Erin & Pema’s tips for human-centred design in 2023:

  • Identify pain points and solve them with team member insights. One of the most meaningful ways to do this is through stay interviews, which enable you to proactively identify pain points and find solutions before a team member leaves. Exit interviews are another useful tool for identifying issues that are leading to increased turnover.
  • Coach and hire leaders for emotional intelligence. Leaders play a key role in the employee experience so it’s important they have empathy—the key skill needed to participate in human-centred design. According to Gallup research, it takes more than a 20% pay raise to lure most employees away from a manager who engages them and next to nothing to poach most disengaged workers. By coaching and hiring for empathy at the leadership level, you’ll be reducing a point of friction that can exist across industries and teams.
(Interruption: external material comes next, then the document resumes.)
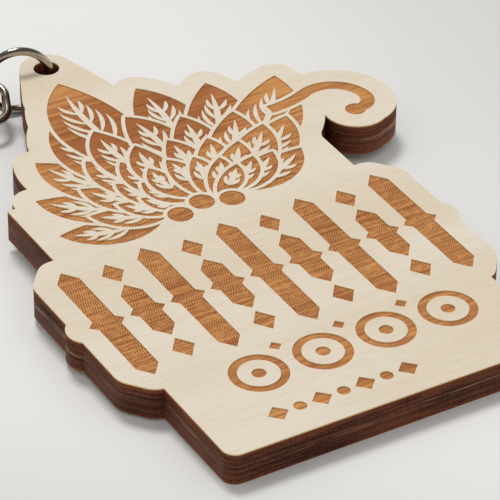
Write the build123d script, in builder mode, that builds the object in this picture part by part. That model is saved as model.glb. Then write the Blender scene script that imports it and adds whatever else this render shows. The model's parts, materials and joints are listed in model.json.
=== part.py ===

On our own team, we held a series of optional, short “conscious conversations” for our leaders, focused on developing skills such as delivering feedback, adjusting leadership style for introverts, ambiverts, extroverts, and holding effective meetings.
  • Customize feedback and recognition for your team members. There are many factors that influence how people prefer to receive feedback and recognition—sometimes it has to do with whether they’re an introvert or extrovert, other times these preferences stem from past experiences. Our tip is to encourage your leaders to learn how their team members like to receive feedback and be recognized, and then personalize accordingly. For feedback, some may prefer to receive it in writing ahead of a scheduled meeting to have time to take it in, while others may prefer to receive it in the moment. When it comes to recognition, it’s important to understand whether team members prefer to receive it publicly, anonymously, one-to-one etc.
  • Approach human-centred design with a growth mindset. You’ll try things that land and other things that won’t be as sticky. Remember to constantly adjust your strategies and get feedback from your team to find out what’s working and what isn’t.